The Best FIFA Women's Coach Awards 2016

Silvia NEID
GERMANY
Silvia Neid
Legendary German coach Silvia Neid has ended a remarkable career by reaching the peak of her profession for the third time, twice more than any other coach in women’s football. Having been involved in each of Germany’s eight European and two FIFA Women’s World Cup™ wins as either a player, assistant coach, or head coach, Silvia Neid’s biography reads like a never-ending list of triumphs. She capped off this remarkable record in 2016 by leading her country to their first gold medal at the Women’s Olympic Football Tournament in Brazil. The Rio 2016 final was Neid’s last game as national team coach, bringing an end to this impressive era and seeing her hand over to Steffi Jones, who has an unenviable task as her successor.


The Finalists



Jillian ELLIS
USA
Jill Ellis will always be a part of USA’s successful history in women’s football, as she led the Stars and Stripes to 2015 FIFA Women’s World Cup glory and picked up the 2015 FIFA World Coach of the Year for Women’s Football award. However, 2016 will not be a year that will live long in the memory of the nation’s program, as no major honours were won.
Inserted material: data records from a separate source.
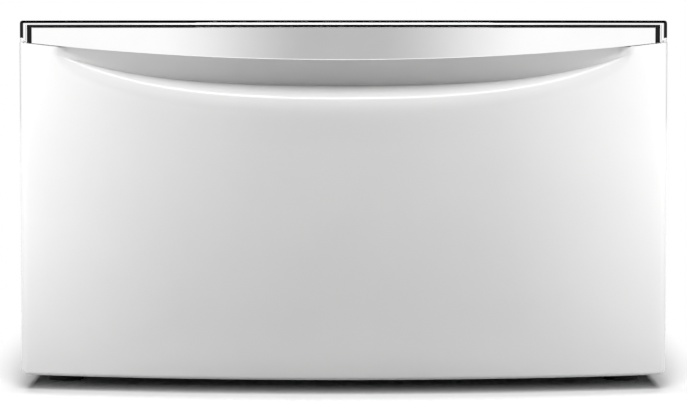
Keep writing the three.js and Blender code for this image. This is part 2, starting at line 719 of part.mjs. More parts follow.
// The lever that frees the drawer: it swings on a pin in the inner member's channel.
function releaseLever(side) {
  const y = SLIDE_FRONT_Y + LEVER_START;
  const web = SLIDE_THICK - SLIDE_SHEET;
  const face = web - FIT - LEVER_THICK;
  const height = LEVER_HEIGHT / 2;
  return toGeometry(join(
    box(
      [side * across(face), side * across(face + LEVER_THICK)],
      [y - LEVER_LENGTH, y],
      [SLIDE_Z - height, SLIDE_Z + height],
    ),
    lyingX(height + CAGE_GAP, side * across(face), side * across(web - FIT), y, SLIDE_Z),
    lyingX(LEVER_PIN / 2, side * across(face), side * across(SLIDE_THICK), y, SLIDE_Z),
  ));
}

function addSlides() {
  const outer = slideSection(0, OUTER_REACH, HALF_HEIGHT, SLIDE_SHEET);
  const mid = slideSection(MID_WEB, OUTER_REACH, MID_FLANGE, SLIDE_SHEET);
  const inner = slideSection(SLIDE_THICK, INNER_TIP, INNER_FLANGE, SLIDE_SHEET);
  for (const [name, side] of SIDES) {
    const pinY = SLIDE_FRONT_Y + LEVER_START;
    const pinHole = lyingX(
      LEVER_PIN / 2 + FIT,
      side * across(SLIDE_THICK + SLIDE_SHEET),
      side * across(SLIDE_THICK - 2 * SLIDE_SHEET),
      pinY,
      SLIDE_Z,
    );
    add(`slide_outer_${name}`, slideMember(outer, side), steel);
    add(`slide_mid_${name}`, slideMember(mid, side), steel);
    const innerMember = cut(join(slideMember(inner, side)), pinHole);
    add(`slide_inner_${name}`, toGeometry(innerMember), steel);
    add(`ball_cage_outer_${name}`, ballCage(OUTER_CAGE, OUTER_BALL_X, OUTER_BALL_Z, side), steel);
    add(`ball_cage_inner_${name}`, ballCage(INNER_CAGE, INNER_BALL_X, INNER_BALL_Z, side), steel);
    add(`release_lever_${name}`, releaseLever(side), plastic);
  }
}

// Hat section between a side panel and the back of its slide.
function addSlideBrackets() {
  const hat = BRACKET_HAT / 2;
  const foot = SIDE_INNER - BRACKET_SHEET;
  const section = [
    [SIDE_INNER, hat + BRACKET_FLANGE],
    [foot, hat + BRACKET_FLANGE],
    [foot, hat],
    [SLIDE_BACK, hat],
    [SLIDE_BACK, -hat],
    [foot, -hat],
    [foot, -hat - BRACKET_FLANGE],
    [SIDE_INNER, -hat - BRACKET_FLANGE],
    [SIDE_INNER, BRACKET_SHEET - hat],
    [SLIDE_BACK + BRACKET_SHEET, BRACKET_SHEET - hat],
    [SLIDE_BACK + BRACKET_SHEET, hat - BRACKET_SHEET],
    [SIDE_INNER, hat - BRACKET_SHEET],
  ].map(([x, z]) => [x, z + SLIDE_Z]);
  for (const [name, side] of SIDES) {
    const end = SLIDE_FRONT_Y + BRACKET_LENGTH;
    add(`slide_bracket_${name}`, alongY(mirrored(section, side), SLIDE_FRONT_Y, end), zinc);
  }
}

// ---------------------------------------------------------------- levelling feet

function addCornerBrackets() {
  const under = CABINET_BOTTOM;
  const plate = under + BRACKET_PLATE;
  const web = SIDE_INNER - BRACKET_PLATE;
  const section = [
    [SIDE_INNER, under],
    [SIDE_INNER, under + BRACKET_RISE],
    [web, under + BRACKET_RISE],
    [web, plate],
    [SIDE_INNER - BRACKET_WIDTH, plate],
    [SIDE_INNER - BRACKET_WIDTH, under],
  ];
  const length = FOOT_INSET_Y + BRACKET_REACH;
  const runs = {
    front: [RAIL_FRONT_Y, RAIL_FRONT_Y + length],
    rear: [RAIL_REAR_Y - length, RAIL_REAR_Y],
  };
  for (const [name, side] of SIDES) {
    for (const [end, y] of ENDS) {
      const hole = upright(STUD_RADIUS + 2 * FIT, under - FIT, plate + FIT, side * STUD_X, y);
      const solid = cut(join(alongY(mirrored(section, side), ...runs[end])), hole);
      add(`corner_bracket_${end}_${name}`, toGeometry(solid), zinc);
    }
  }
}

function nut(x, y, z0, z1) {
  const bore = upright(STUD_RADIUS + FIT, z0 - FIT, z1 + FIT, x, y);
  return toGeometry(cut(join(hexagon(NUT_HEX, z0, z1, x, y)), bore));
}

function addFeet() {
  const plate = CABINET_BOTTOM + BRACKET_PLATE;
  const hexBottom = PAD_HEIGHT + FIT;
  const hexTop = hexBottom + STUD_HEX_HEIGHT;
  const socketFloor = PAD_HEIGHT - SOCKET_DEPTH;
  for (const [name, side] of SIDES) {
    for (const [end, y] of ENDS) {
      const x = side * STUD_X;
      const label = `${end}_${name}`;
      const socket = upright(SOCKET_RADIUS, socketFloor, PAD_HEIGHT + FIT, x, y);
      const pad = cut(join(upright(PAD_RADIUS, 0, PAD_HEIGHT, x, y)), socket);
      const stud = join(
        upright(SOCKET_RADIUS - FIT, socketFloor + FIT, hexBottom + FINE, x, y),
        hexagon(STUD_HEX, hexBottom, hexTop, x, y),
        upright(STUD_RADIUS, hexTop - FINE, hexTop + STUD_LENGTH, x, y),
      );
      const lockTop = CABINET_BOTTOM;
      add(`foot_pad_${label}`, toGeometry(pad), rubber);
      add(`foot_stud_${label}`, toGeometry(stud), steel);
      add(`lock_nut_${label}`, nut(x, y, lockTop - LOCK_NUT_HEIGHT, lockTop), steel);
      add(`weld_nut_${label}`, nut(x, y, plate, plate + WELD_NUT_HEIGHT), steel);
    }
  }
}

// ---------------------------------------------------------------- the whole pedestal

addSidePanels();
addRearPanel();
addDeck();
addRails();
addCornerBrackets();
addFeet();
addBumpers();
addSlideBrackets();
addSlides();
addFront();
addInnerPanel();
addDrawerWalls();
addDrawerFloorAndBack();
addDivider();
addScrews();

export default model;
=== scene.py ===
import json
import math

import bmesh
import bpy
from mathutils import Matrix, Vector


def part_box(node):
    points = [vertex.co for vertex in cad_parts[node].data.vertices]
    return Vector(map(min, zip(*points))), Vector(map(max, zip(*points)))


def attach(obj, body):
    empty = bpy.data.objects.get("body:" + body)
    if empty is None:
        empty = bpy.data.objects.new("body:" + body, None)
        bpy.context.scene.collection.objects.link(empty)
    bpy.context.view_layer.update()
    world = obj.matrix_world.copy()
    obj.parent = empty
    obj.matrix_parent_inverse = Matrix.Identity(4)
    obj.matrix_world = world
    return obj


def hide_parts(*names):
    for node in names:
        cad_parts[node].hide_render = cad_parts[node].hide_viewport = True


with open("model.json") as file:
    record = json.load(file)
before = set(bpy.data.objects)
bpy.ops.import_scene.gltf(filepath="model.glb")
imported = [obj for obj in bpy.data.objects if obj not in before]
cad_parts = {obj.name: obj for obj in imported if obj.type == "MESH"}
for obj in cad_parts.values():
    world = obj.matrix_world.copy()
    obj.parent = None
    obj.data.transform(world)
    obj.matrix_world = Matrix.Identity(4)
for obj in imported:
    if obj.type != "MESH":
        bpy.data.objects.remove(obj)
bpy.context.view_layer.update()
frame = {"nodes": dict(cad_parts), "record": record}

# Laundry pedestal: a low enamelled cabinet with one full-width bowed drawer.
# Metres. X runs to the right, Y to the back, Z up; the front faces -Y.

# ---- sizes

MM = 0.001
SHEET = 1.2 * MM
FIT = 0.3 * MM
BEND = 1.6 * MM  # inner radius of a bend in thin sheet
MERGE = 0.02 * MM  # grid lines closer than this become one

# Drawer front
BOW = 50 * MM
FRONT_CORNER = 7 * MM
FRONT_WALL = 3 * MM
FRONT_FOOT_ROUND = 3.5 * MM
FRONT_LOW_CORNER = 8 * MM  # radius of the two lower corners, seen from ahead
PANEL_INSET = 1.5 * MM  # inner panel's edge, inside the front's outline
FRONT_TOP_ROUND = 10 * MM  # of its upper corners, behind the trim's
RECESS_DEPTH = 33 * MM
RECESS_HALF = 303 * MM
RECESS_FALL = 0.7  # how fullness falls off to the recess's ends
RECESS_END_DEPTH = 5.2 * MM
RIDGE_DROP = 81.3 * MM  # the lip's bright ridge, below the top of the trim, in the middle
RIDGE_CLIMB = (26.4 * MM, 42.1 * MM)  # its rise to the ends, by the square and the fourth power
RIDGE_SLOPE = math.tan(math.radians(37))  # the ridge is where the lip leans back this far
LIP_CURL = 35 * MM
LIP_END_CURL = 18 * MM
LIP_END_GAP = 0.6 * MM
LIP_END_ROUND = 1.2 * MM
FINGER_POCKET = 10 * MM
FILLET = 5 * MM
FILLET_END = 0.4 * MM  # what is left of the fillet at the recess's ends
SHELF_ROUND = 1.5 * MM
FRONT_STEP = 4 * MM  # of the mesh along the front and the trim
CORNER_STEPS, FOOT_STEPS, FACE_STEPS, LIP_STEPS = 10, 8, 10, 22  # of its section's mesh

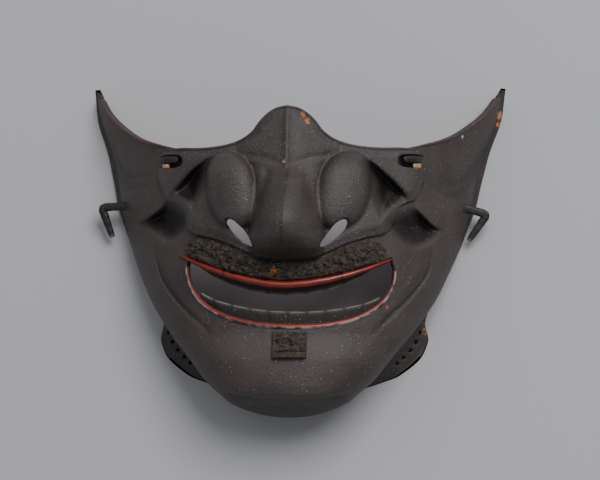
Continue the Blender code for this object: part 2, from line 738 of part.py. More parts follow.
def main():
    """Build the face guard."""
    for item in list(bpy.data.objects):
        bpy.data.objects.remove(item)
    parts = collection("samurai_face_guard")
    cutters = collection("cutters")
    face = bpy.data.objects.new("face_frame", None)
    face.rotation_euler.x = REST_TILT
    face.location = (0, CHIN_DEPTH * math.sin(REST_TILT) / 2, -HEIGHT / 2 * math.sin(REST_TILT))
    parts.objects.link(face)
    face_shell(parts, cutters)
    nose_plate(parts, cutters)
    lips(parts)
    teeth(parts)
    beds(parts)
    hooks(parts)
    lugs(parts)


main()
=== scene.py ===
"""Looks of the samurai face guard: lacquered hide, cracked red lips with painted shade and a
painted highlight, hair crust and iron.

Shapes are worked out in the face's own frame, as in the part: X runs across the face, Y
from the chin to the nose bridge and Z out of it. Rest turns them into the frame in which
the mask lies on its back. Lengths are in metres.
"""

import logging
import math
from dataclasses import dataclass, field
from enum import Enum
from typing import Callable, Optional, Sequence

import bmesh
import bpy
import numpy as np
from mathutils import Matrix, Vector, noise

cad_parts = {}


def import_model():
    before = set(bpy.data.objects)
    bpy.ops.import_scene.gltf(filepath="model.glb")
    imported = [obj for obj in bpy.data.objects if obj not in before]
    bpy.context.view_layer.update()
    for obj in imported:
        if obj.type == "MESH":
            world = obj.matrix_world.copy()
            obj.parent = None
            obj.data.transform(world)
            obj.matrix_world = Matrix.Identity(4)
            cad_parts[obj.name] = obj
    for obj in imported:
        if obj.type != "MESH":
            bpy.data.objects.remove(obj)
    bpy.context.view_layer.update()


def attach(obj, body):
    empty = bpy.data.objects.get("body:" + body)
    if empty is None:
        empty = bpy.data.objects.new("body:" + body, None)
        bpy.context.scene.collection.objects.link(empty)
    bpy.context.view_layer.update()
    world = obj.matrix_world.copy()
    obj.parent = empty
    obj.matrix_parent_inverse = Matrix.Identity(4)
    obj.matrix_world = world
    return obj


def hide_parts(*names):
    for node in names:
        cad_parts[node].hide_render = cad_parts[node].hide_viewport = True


LOG = logging.getLogger("face_guard")
Points = Sequence[tuple[float, float]]
BODY = "root"

# Tables of the form, all in shares of its half width, half height, height or depth.
# height share, fullness of the half width, front depth, side depth
SECTIONS = np.array((
    (0.000, 1.140, 0.800, 0.800), (0.014, 1.138, 0.835, 0.795), (0.038, 1.135, 0.890, 0.785),
    (0.070, 1.075, 0.965, 0.765), (0.105, 1.062, 0.985, 0.735), (0.173, 1.030, 0.975, 0.685),
    (0.267, 1.058, 0.930, 0.600), (0.355, 1.073, 0.925, 0.505), (0.449, 1.060, 0.935, 0.420),
    (0.537, 1.041, 0.915, 0.345), (0.584, 1.026, 0.900, 0.310), (0.652, 1.010, 0.875, 0.265),
    (0.733, 0.986, 0.855, 0.210), (0.834, 0.973, 0.830, 0.155), (0.922, 0.979, 0.815, 0.115),
    (1.000, 0.970, 0.800, 0.080)))
# height share, power of the roundness at the front, power at the side
ROUNDNESS = np.array((
    (0.00, 2.2, 1.9), (0.17, 2.3, 1.9), (0.35, 2.3, 1.5), (0.55, 2.1, 1.3), (1.00, 2.0, 1.2)))
# height share, inset of the throat line, its depth, flare of the hem, depth of its edge
WALLS = np.array((
    (0.000, 0.070, 0.120, 0.030, -0.010), (0.050, 0.065, 0.120, 0.050, -0.010),
    (0.080, 0.055, 0.115, 0.065, -0.010), (0.110, 0.045, 0.110, 0.086, -0.010),
    (0.150, 0.035, 0.100, 0.120, -0.010), (0.210, 0.028, 0.100, 0.136, -0.010),
    (0.255, 0.024, 0.090, 0.108, 0.000), (0.290, 0.018, 0.090, 0.034, 0.030),
    (0.340, 0.012, 0.080, 0.006, 0.040), (0.430, 0.006, 0.070, 0.006, 0.040),
    (0.540, 0.003, 0.065, 0.012, 0.035), (0.650, 0.000, 0.055, 0.024, 0.025),
    (0.780, 0.000, 0.045, 0.027, 0.015), (0.910, 0.000, 0.040, 0.027, 0.005),
    (1.000, 0.000, 0.035, 0.025, -0.010)))
# Top rim: half width share, share of the height above the middle
RIM = np.array((
    (0.000, 0.575), (0.440, 0.575), (0.520, 0.592), (0.600, 0.614), (0.726, 0.664),
    (0.850, 0.768), (0.905, 0.838), (0.950, 0.920)))
# Nose from base to bridge: Y share of the half height, height share, half width, power
NOSE = np.array((
    (-0.085, 0.000, 0.150, 2.4), (-0.040, 0.300, 0.160, 2.4), (0.015, 0.620, 0.170, 2.3),
    (0.080, 0.880, 0.170, 2.2), (0.170, 1.000, 0.165, 2.0), (0.270, 0.900, 0.160, 1.9),
    (0.390, 0.620, 0.158, 1.7), (0.475, 0.370, 0.175, 1.2), (0.530, 0.345, 0.215, 1.0),
    (0.650, 0.320, 0.240, 1.0), (0.830, 0.290, 0.240, 1.0)))
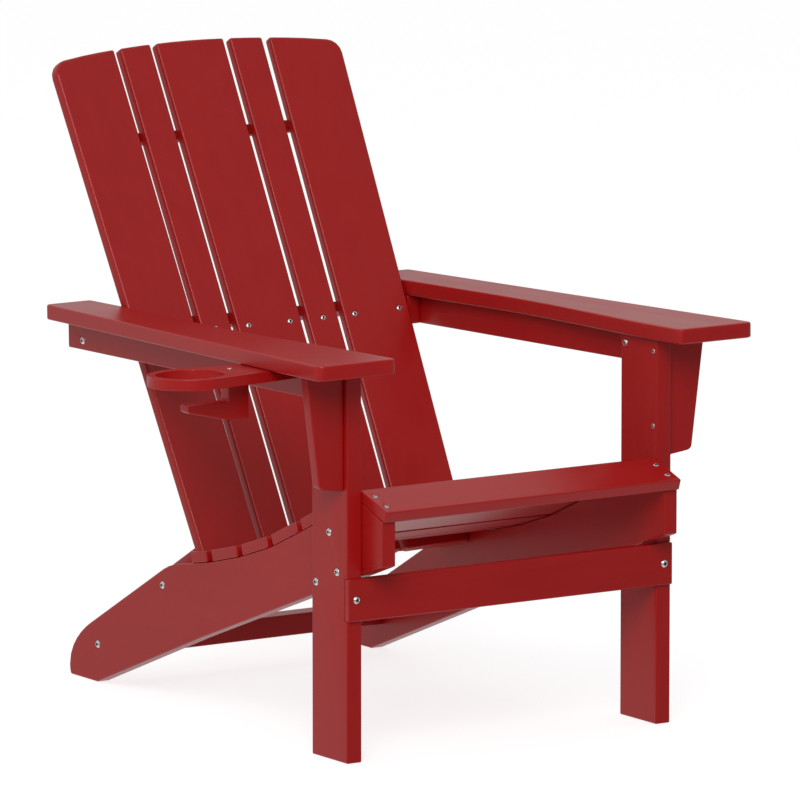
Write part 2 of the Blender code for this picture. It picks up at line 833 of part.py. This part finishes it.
for side, sign in SIDES:
    leg, stringer, rail = legs[side], stringers[side], rails[side]
    for k, (y, z) in enumerate(LEG_BOLTS):
        fastener(
            f"leg_bolt_{side}_{k + 1}",
            facing(sign * leg_outer, y, z, (sign, 0, 0)),
            LEG_THICKNESS + 0.014,
            (leg, stringer),
        )
    fastener(
        "foot_bolt_" + side,
        facing(sign * stringer_outer, 0.7095, 0.0562, (sign, 0, 0)),
        STRINGER_THICKNESS + 0.030,
        (stringer, foot_rail),
    )
    fastener(
        "stringer_bolt_" + side,
        facing(sign * stringer_outer, 0.5300, 0.1715, (sign, 0, 0)),
        STRINGER_THICKNESS - 0.003,
        (stringer,),
    )
    rail_y = 0.6956
    outside = Matrix.Rotation(sign * math.radians(RAIL_SPLAY), 3, "Z") @ Vector((sign, 0, 0))
    rail_face = Vector((sign * rail_inner(rail_y), rail_y, 0.5098)) + outside * RAIL_THICKNESS
    fastener(
        "rail_bolt_" + side,
        facing(*rail_face, outside),
        RAIL_THICKNESS + 0.016,
        (rail, blocks[side]),
    )
    fastener(
        "arm_bolt_" + side,
        facing(sign * leg_inner, 0.0815, 0.5420, (-sign, 0, 0)),
        LEG_THICKNESS + 0.013,
        (leg, rail),
    )
    fastener(
        "apron_bolt_" + side,
        facing(sign * 0.2615, -APRON_PROUD, 0.2330, (0, -1, 0)),
        APRON_PROUD + APRON_LET_IN + 0.030,
        (apron, leg),
    )
    for k, y in enumerate((-0.0157, -0.0447)):
        rear, front = slat_profile(6)
        way, _ = along(front, rear)
        z = front.y + (y - front.x) * way.y / way.x
        fastener(
            f"seat_screw_{side}_{k + 1}",
            facing(sign * 0.2380, y, z, (0, -way.y, way.x)),
            SEAT_SLAT_THICKNESS + 0.018,
            (seat_slats[6], stringer),
            screw=True,
        )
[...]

Ellis, who earned a Bachelor of Arts degree in English Literature from the College of William & Mary, is in the midst of writing a new, successful chapter in the country’s football history, as she is coaching the next generation with an eye on success at the 2019 and 2023 Women's World Cup competitions. The next two years will be crucial for Ellis, as she looks for a reboot following the team’s failure to finish with a medal at the Women's Olympic Football Tournament Rio 2016.



Pia SUNDHAGE
SWEDEN
Swedish coach Pia Sundhage enjoyed another period of success in 2016. After failing to progress past the Round of 16 at the FIFA Women’s World Cup Canada 2015™ with her homeland’s national side, she and her team were forced to navigate a play-off tournament to secure the final ticket to the Women’s Olympic Football Tournament Rio 2016. The Swedes prevailed over their rivals with seven points from two wins and a draw before progressing from the group stages, as one of the best third-placed teams. Sundhage’s side subsequently dispatched world champions USA and fellow contenders Brazil on their way to the final, where they ultimately succumbed to Germany. For the 56-year-old, who won two Olympic gold medals as USA coach, this silver medal marks a positive step on a long journey she is keen to take with Sweden.